When Sen. John Sununu (R-N.H.) was down 20 points in the polls earlier this year, Democrats and even some Republicans wrote off his re-election campaign.

Even National Republican Senatorial Committee Chairman John Ensign (Nev.) said he had his doubts.

“John Sununu told me six months ago, he laid out what was going to happen in this race, and it is happening exactly like he said it would,” Ensign said last week. “I was skeptical when he said that, but it’s happening exactly like he said it would.”

At a joint event last week with Democratic Senatorial Campaign Committee Chairman Charles Schumer (N.Y.), Ensign revealed that NRSC tracking polls showed Sununu within 4 points of former Gov. Jeanne Shaheen (D) — a far cry from the state of the race earlier this year.

“Our own polling had him 14 points down [earlier this year],” Ensign said. “And he has literally closed in the last several weeks, then he stayed about 9 points down for a while, then he stayed about 6 points down for a week and half, and now it’s about 4 points.”

The NRSC would not disclose details of its tracking polls.

Public polls show Sununu trailing Shaheen by more than 4 points. A poll taken for the Concord Monitor gave Shaheen a larger lead, 50 percent to 43 percent, among 600 likely voters interviewed on Oct. 17-19. The Research 2000 poll had a 4-point margin of error.

“The polling we’ve seen is much more in line with the Concord Monitor poll than the numbers the NRSC seems to have,” said DSCC spokesman Matt Miller, who declined to give out his committee’s survey of the race.

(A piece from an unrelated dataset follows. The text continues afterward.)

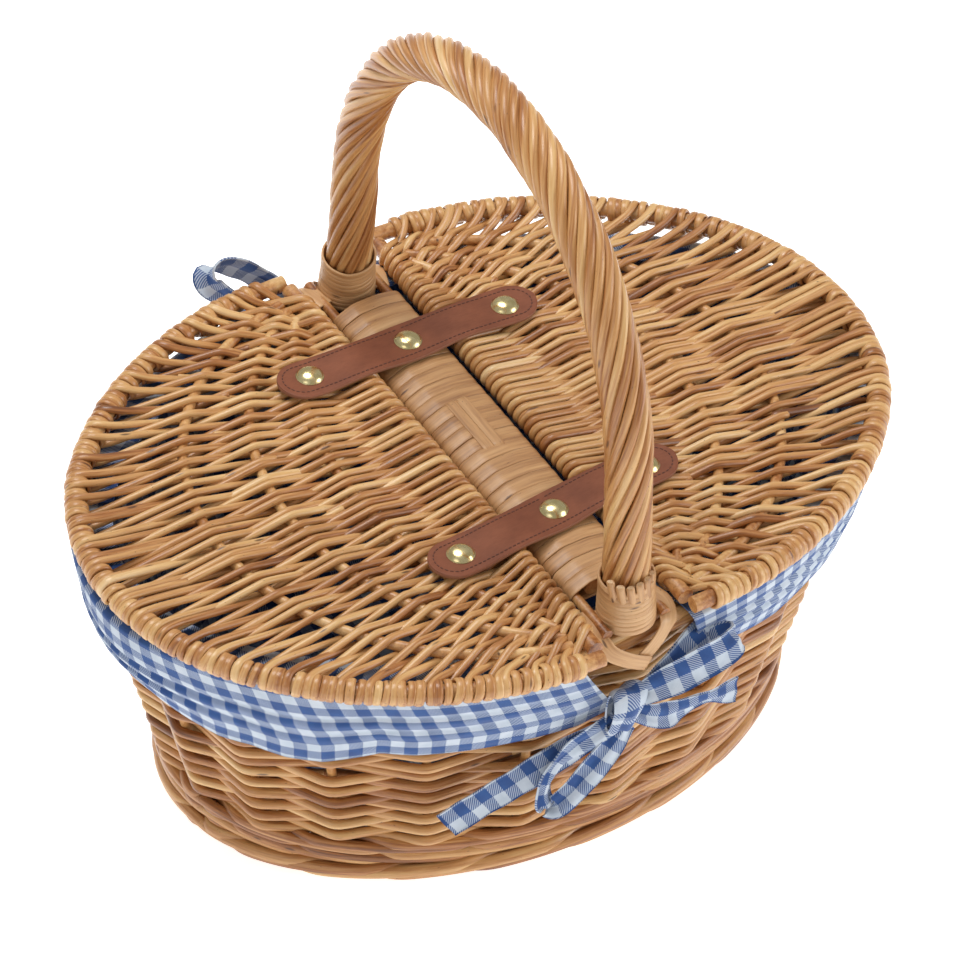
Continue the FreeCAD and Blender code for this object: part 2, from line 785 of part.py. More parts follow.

Republicans say Sununu was behind until Election Day in 2002, when he upset Shaheen with a 51 percent to 47 percent victory. Miller disputed that, saying polling showed Sununu was only trailing his opponent in the primary, plus the Senator should be ahead this cycle because he is running as an incumbent.

But Sununu might have bigger problems on his hands than polling history.

GOP presidential nominee Sen. John McCain (Ariz.) was expected to have a good shot at winning New Hampshire, but he is quickly falling behind Democratic nominee Sen. Barack Obama (Ill.).

Sununu must also play well in the GOP-leaning 1st district, where former Rep. Jeb Bradley (R) is challenging Rep. Carol Shea-Porter (D), who won the seat in 2006 in an upset. While Bradley initially led Shea-Porter in polling through September, the Democrat now generally boasts a single-digit lead over the Republican in the same polls.

Rockingham County Democratic Chairwoman Lenore Patton said she sees Sununu as the strongest candidate on the GOP ticket but predicted he has about the same chances of winning as Bradley on Election Day.

“I would say that probably he’s got fewer negatives than Bradley and McCain, so he might be a little stronger than them,” Patton said. “But I don’t think he’s going to be strong enough to win.”

Patton said that while this Senate race is now competitive, it seems Sununu’s campaign has been static these past few weeks.

“The perception is that he’s been stagnant,” she said. “With a week to go, if he hasn’t moved up in the polls, he’s not going to.”

Many New Hampshire Democratic insiders are confident that Shaheen is going to win, though their Republican counterparts still consider the Senate race to be a tossup. What’s more, some Republican insiders see Bradley in a better spot than Sununu.

A least one high-level Granite State Republican said he could envision an Election Day scenario in which Sununu comes up short by a few points in his race, but Bradley ekes out a win in the 1st district. The same high-level Republican said he could not envision an Election Day scenario in the reverse.

But Granite State Republican strategist Greg Moore said that while McCain and Bradley slip behind, Sununu at least appears to be on the upswing.

“If can he continue to close the gap between now and Election Day, he can certainly pull this off,” Moore said.

Moore said the question remains whether Sununu can successfully run ahead of other Republican candidates in the state to keep his seat.

Still, Sununu’s relative comeback puts him in a better spot than some of his fellow New Hampshire GOP candidates — and almost every other Republican Senator in the country up for re-election this cycle.